- Anabad
- Coordinates: 38°55′55″N 46°02′15″E﻿ / ﻿38.93194°N 46.03750°E
- Country: Azerbaijan
- Autonomous republic: Nakhchivan
- District: Ordubad

Population (2005)^{[citation needed]}
- • Total: 213
- Time zone: UTC+4 (AZT)

= Anabad, Azerbaijan =

Anabad (also, Anabat) is a municipality and village in the Ordubad District of Nakhchivan, Azerbaijan. The village is located in the right side of the Ordubad-Ganza highway, 4 km away from the district center, on the left bank of the Ganza River.

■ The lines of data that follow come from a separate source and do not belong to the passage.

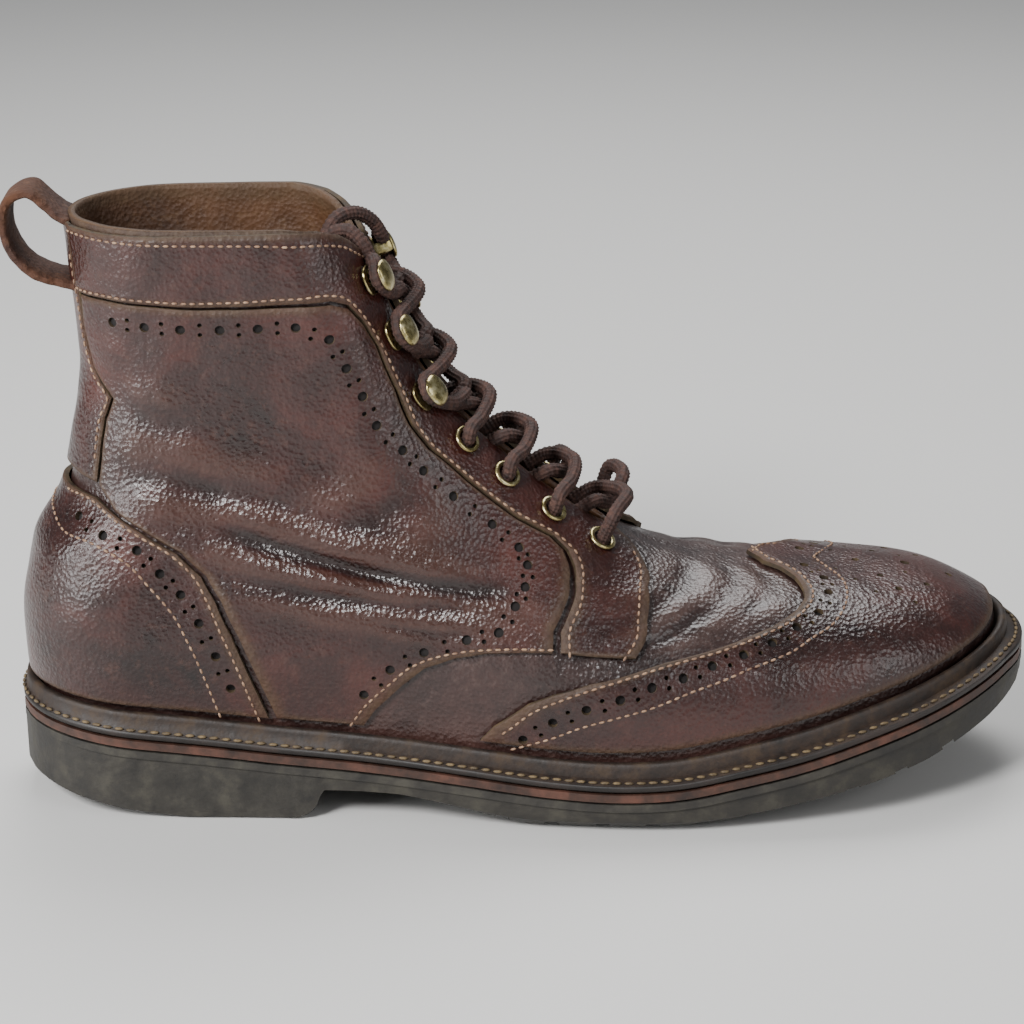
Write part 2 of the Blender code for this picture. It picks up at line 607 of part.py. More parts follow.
def eyelet(name, u, v, mat):
    """A turned ring lying on the facing."""
    inner, outer, height = EYELET_HOLE_R, EYELET_R, EYELET_HEIGHT
    profile = [(inner, height), (outer - height * 0.5, height), (outer, height * 0.4), (outer, 0), (inner, 0)]
    mesh = bpy.data.meshes.new(name)
    count = len(profile)
    mesh.from_pydata([(r, 0, z) for r, z in profile], [(k, (k + 1) % count) for k in range(count)], [])
    obj = bpy.data.objects.new(name, mesh)
    PARTS.objects.link(obj)
    mesh.materials.append(mat)
    mod = obj.modifiers.new("Turn", "SCREW")
    mod.axis = "Z"
    mod.steps = 12
    mod.render_steps = 12
    mod.use_merge_vertices = True
    mod.merge_threshold = 0.00001
    mod.use_smooth_shade = True
    obj.matrix_world = frame_at(u, v, TRIM_TOP + 2 * GAP)
    return obj


def hook(name, u, v, mat):
    """A speed hook: base plate, fold on the inner edge, and a head over the lace."""
    reach, plate, height = HOOK_REACH, HOOK_PLATE, HOOK_HEIGHT
    outline = [(-reach, 0), (reach * 0.75, 0), (reach, plate), (reach, height - plate * 1.6),
               (reach * 0.75, height - plate * 0.4), (-reach * 0.6, height + plate * 0.4),
               (-reach, height + plate * 1.4), (-reach, height + plate * 0.4),
               (-reach * 0.6, height - plate * 0.6), (reach * 0.55, height - plate * 1.5),
               (reach - plate, height - plate * 2.2), (reach - plate, plate * 1.5),
               (reach * 0.6, plate), (-reach, plate)]
    toward = 1 if u >= 0 else -1
    curve = bpy.data.curves.new(name, "CURVE")
    curve.dimensions = "2D"
    curve.fill_mode = "BOTH"
    curve.extrude = HOOK_WIDTH / 2
    line = curve.splines.new("POLY")
    line.points.add(len(outline) - 1)
    for target, (x, y) in zip(line.points, outline):
        target.co = (x * toward, y, 0, 1)
    line.use_cyclic_u = True
    obj = bpy.data.objects.new(name, curve)
    PARTS.objects.link(obj)
    curve.materials.append(mat)
    obj.matrix_world = frame_at(u, v, TRIM_TOP + GAP) @ Matrix.Rotation(math.pi / 2, 4, "X")
    return obj


def pull_loop(mat):
    """The strap loop behind the collar, a bent strip."""
    top = HEEL_SEAT + SHAFT
    path = [(-(TRIM_TOP + GAP + LOOP_THICK / 2) - out * SHAFT, top - down * SHAFT) for out, down in LOOP]
    line = smooth_path([(back_x(min(z, top)) - HEEL_TREAD_X + x, 0.0, z) for x, z in path], 26)
    tangent = unit(np.gradient(line, axis=0))
    side = np.array([0.0, 1.0, 0.0])
    across = np.cross(tangent, side)
    sections = []
    for point, out in zip(line, across):
        ring = []
        for y, z in ((-1, -1), (1, -1), (1, 1), (-1, 1)):
            ring.append(tuple(point + side * y * LOOP_WIDTH / 2 + out * z * LOOP_THICK / 2))
        sections.append(ring)
    return loft("pull_loop", sections, mat)


def tongue(mat):
    low, high = TONGUE_SPAN
    rows = np.linspace(low, high, 14)
    shares = np.linspace(1 - TONGUE_HALF, 1 + TONGUE_HALF, 9)
    verts = []
    for v in rows:
        verts += [tuple(p) for p in place(shares, v, -(BASE_DEPTH + WALL + TONGUE_PLAY))]
    width = len(shares)
    faces = [(r * width + k, r * width + k + 1, (r + 1) * width + k + 1, (r + 1) * width + k)
             for r in range(len(rows) - 1) for k in range(width - 1)]
    return solidify(new_object("tongue", verts, faces, mat), TONGUE_THICK, -1.0)


def laces(mat):
    """Each visible strand leaves an eyelet or hook, rides over the facing's edge and crosses the tongue."""
    over = TRIM_TOP + GAP + LACE_D / 2
    ride = over + GAP
    for k, (u, v) in enumerate([*HOOKS, *EYELETS]):
        rise = LACE_RISE if k else LACE_RISE_TOP
        slit = float(np.interp(v + rise, SLIT[:, 0], SLIT[:, 1]))
        if k < len(HOOKS):
            start = u + (HOOK_REACH + LACE_D / 2 + 3 * GAP) / ROUND_LENGTH
            lift = over + GAP
        else:
            start = u + LACE_START
            lift = over + EYELET_HEIGHT + 6 * GAP
        for sign, name in ((1, "lateral"), (-1, "medial")):
            layer = ride + (LACE_D + 4 * GAP if sign > 0 else 0.0)
            turns = [(start, v, lift), ((start + slit) / 2, v + rise / 4, ride + LACE_BULGE),
                     (slit, v + rise / 2, ride), (1.0, v + rise, layer)]
            if k == 0:
                middle = over + (LACE_D / 2 if sign > 0 else 0.0)
                turns = [(start, v, over), ((start + 1) / 2, v + rise / 2, middle), (1.0, v + rise, layer)]
            elif sign < 0 and k < len(HOOKS):
                turns = [turns[0], ((start + 1) / 2, v + rise / 2, ride), turns[-1]]
            if sign > 0 and k:
                turns.append((2 - slit - LACE_START, v + rise * 3 / 2, ride + LACE_D * 0.4))
            points = [place(sign * a, b, c) for a, b, c in turns]
            tube(f"lace_{name}_{k + 1}", smooth_path(points, 9), LACE_D / 2, mat)


for old in list(bpy.data.objects):
    bpy.data.objects.remove(old)
PARTS = bpy.data.collections.new("brogue_boot")
CUTTERS = bpy.data.collections.new("cutters")
bpy.context.scene.collection.children.link(PARTS)
bpy.context.scene.collection.children.link(CUTTERS)

LEATHER = material("oxblood leather", (0.105, 0.032, 0.030), 0.38)
VAMP = material("vamp leather", (0.120, 0.050, 0.045), 0.36)
SUEDE = material("strap leather", (0.150, 0.056, 0.024), 0.85)
LINING = material("tan insole leather", (0.195, 0.070, 0.024), 0.6)
WELT = material("welt leather", (0.105, 0.068, 0.034), 0.6)
MIDSOLE = material("midsole leather", (0.255, 0.102, 0.044), 0.55)
RUBBER = material("sole rubber", (0.070, 0.063, 0.052), 0.7)
BRASS = material("aged brass", (0.270, 0.235, 0.115), 0.35, 1.0)
LACE = material("lace cord", (0.070, 0.024, 0.016), 0.8)

TRIM_TOP = LIFT - BASE_DEPTH + RAISED
UNDER_UPPER = WELT_DROP + WELT_THICK

solidify(new_object("upper", *upper_grid(), VAMP), WALL, -1.0)
overlay("counter", COUNTER + tuple(mirrored(COUNTER))[1:], RAISED, LEATHER)
overlay("backstay", tuple(mirrored(BACKSTAY)) + BACKSTAY, OVERLAY, LEATHER)
overlay("toe_cap", tuple((2 - u, v) for u, v in WING) + tuple(reversed(WING))[1:], RAISED, LEATHER)
for side_name, turn_side in (("lateral", tuple), ("medial", mirrored)):
    overlay(f"quarter_{side_name}", turn_side(quarter_outline()), OVERLAY, LEATHER)
    overlay(f"collar_{side_name}", turn_side(collar_outline()), RAISED, LEATHER)
cut_tread(outsole(RUBBER))
slab("midsole", ledge, UNDER_UPPER + LAYER_GAP, UNDER_UPPER + LAYER_GAP + MIDSOLE_THICK, MIDSOLE)
slab("insole", lambda x: np.full(len(x), -(BASE_DEPTH + WALL + INSOLE_PLAY)), INSOLE_TOP, UNDER_UPPER, LINING)
welt(WELT)
tongue(LEATHER)
pull_loop(SUEDE)
for number, (round_share, up_share) in enumerate(EYELETS, 1):
    eyelet(f"eyelet_lateral_{number}", round_share, up_share, BRASS)
    eyelet(f"eyelet_medial_{number}", -round_share, up_share, BRASS)
for number, (round_share, up_share) in enumerate(HOOKS, 1):
    hook(f"hook_lateral_{number}", round_share, up_share, BRASS)
    hook(f"hook_medial_{number}", -round_share, up_share, BRASS)
laces(LACE)
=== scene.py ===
# %% [markdown]
# # A laced wing-tip ankle boot
# The real boot is cut from waxed oxblood leather, pulled over a last and sewn to a welt. Each cell
# makes one kind of piece, in the order in which a maker would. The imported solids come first, because
# every piece has to lie where its solid lies.

# %% The frame
import json
import math

import bpy
import numpy as np
from mathutils import Matrix, Vector
from mathutils.geometry import delaunay_2d_cdt

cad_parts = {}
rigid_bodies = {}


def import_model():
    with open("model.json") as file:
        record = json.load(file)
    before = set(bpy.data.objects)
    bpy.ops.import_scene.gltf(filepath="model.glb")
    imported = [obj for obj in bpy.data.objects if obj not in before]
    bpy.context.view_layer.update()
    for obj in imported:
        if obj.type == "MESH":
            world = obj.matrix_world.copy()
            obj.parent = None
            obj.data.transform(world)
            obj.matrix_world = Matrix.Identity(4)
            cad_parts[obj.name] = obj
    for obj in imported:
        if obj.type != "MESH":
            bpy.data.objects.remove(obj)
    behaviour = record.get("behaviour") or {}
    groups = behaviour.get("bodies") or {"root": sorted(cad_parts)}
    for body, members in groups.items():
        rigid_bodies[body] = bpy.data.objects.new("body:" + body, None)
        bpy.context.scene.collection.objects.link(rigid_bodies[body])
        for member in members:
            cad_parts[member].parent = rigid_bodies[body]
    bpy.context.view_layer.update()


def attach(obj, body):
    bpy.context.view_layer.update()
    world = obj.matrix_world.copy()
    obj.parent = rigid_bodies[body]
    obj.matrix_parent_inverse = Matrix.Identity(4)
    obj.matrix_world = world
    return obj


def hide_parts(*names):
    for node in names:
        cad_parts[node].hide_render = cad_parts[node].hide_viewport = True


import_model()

# %% [markdown]
# The camera stands about 0.9 m away, a little above the boot, as an observer's would. A long lens
# keeps the perspective gentle. Its columns are built from three turns: yaw, pitch and roll.

# %% The camera
CAMERA_AT = (0.07426, -0.92858, 0.40658)
CAMERA_YAW, CAMERA_PITCH, CAMERA_ROLL = 0.00767, 0.33406, -0.01328
CAMERA_LENS = 112.5

ahead = Vector((math.sin(CAMERA_YAW) * math.cos(CAMERA_PITCH),
                math.cos(CAMERA_YAW) * math.cos(CAMERA_PITCH), -math.sin(CAMERA_PITCH)))
level = Vector((math.cos(CAMERA_YAW), -math.sin(CAMERA_YAW), 0))
above = level.cross(ahead)
right = level * math.cos(CAMERA_ROLL) + above * math.sin(CAMERA_ROLL)
up = above * math.cos(CAMERA_ROLL) - level * math.sin(CAMERA_ROLL)
camera = bpy.data.objects.new("camera", bpy.data.cameras.new("camera"))
camera.data.sensor_width = 36
camera.data.lens = CAMERA_LENS
bpy.context.scene.collection.objects.link(camera)
turn = Matrix((right, up, -ahead)).transposed().to_4x4()
camera.matrix_world = Matrix.Translation(CAMERA_AT) @ turn
bpy.context.scene.camera = camera
print("camera lens", CAMERA_LENS)

# %% [markdown]
# Materials are node trees. One function turns an sRGB hex value into the linear colour that the
# shader expects, and one adds a node with its settings and its links.

# %% Helpers for materials
def colour(code):
    """An sRGB hex value as a linear colour."""
    parts = [int(code[k:k + 2], 16) / 255 for k in (1, 3, 5)]
    return (*[c / 12.92 if c <= 0.04045 else ((c + 0.055) / 1.055) ** 2.4 for c in parts], 1)


def add(tree, kind, links=None, **settings):
    """One node with its settings. links gives each input a value or the socket that feeds it."""
    made = tree.nodes.new(kind)
    for key, value in settings.items():
        setattr(made, key, value)
    for key, value in (links or {}).items():
        if isinstance(value, bpy.types.NodeSocket):
            tree.links.new(value, made.inputs[key])
        else:
            made.inputs[key].default_value = value
    return made


def ramp(tree, factor, stops):
    made = add(tree, "ShaderNodeValToRGB", {"Fac": factor})
    points = made.color_ramp.elements
    while len(points) < len(stops):
        points.new(0.5)
    for point, (at, code) in zip(points, stops):
        point.position = at
        point.color = colour(code)
    return made.outputs["Color"]


def finish_material(name, **sockets):
    mat = bpy.data.materials.new(name)
    mat.use_nodes = True
    shader = mat.node_tree.nodes["Principled BSDF"]
    for key, value in sockets.items():
        shader.inputs[key.replace("_", " ")].default_value = value
    return mat, mat.node_tree, shader

# %% [markdown]
# Waxed leather has three scales of detail: patches of dye and wear some centimetres wide, a pore
# grain of about a millimetre, and creases. The pieces carry a crease and an edge attribute: the crease
# value paints shade into the sunk middle of each fold and a highlight on its lips, and the edge value
# gives the cut edges their raw colour, which a texture alone couldn't do.

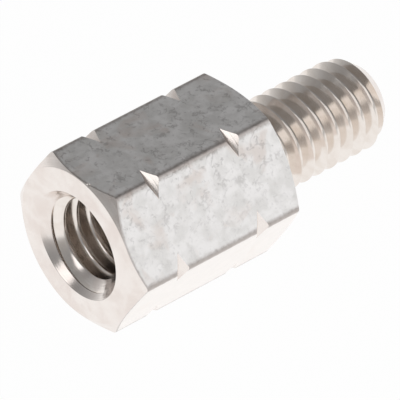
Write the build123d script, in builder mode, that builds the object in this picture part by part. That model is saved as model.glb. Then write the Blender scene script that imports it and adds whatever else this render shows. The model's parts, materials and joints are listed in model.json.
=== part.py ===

Its population is busy with gardening and animal husbandry. There are secondary school, club and a medical center in the village. It has a population of 213.

==Etymology==
Related with this word there exist microtoponyms as Anabad yeri (Qubadlı), Anabad dərəsi (Laçın), etc. In the south from the Van Lake, there is a village the named "Anabad" near the "Anabad temple". According to some researchers, the name is related with the Persian word of anapat (a place where nobody lives). The name made out from the components of the Turkic words of ana (major, main, senior, large, big) and bad/bat/bet (mountain slope, descent, slopes) means "great mountain slope". Till 1918, there was settlement, named "Anabad" in the Kapan district of Armenia.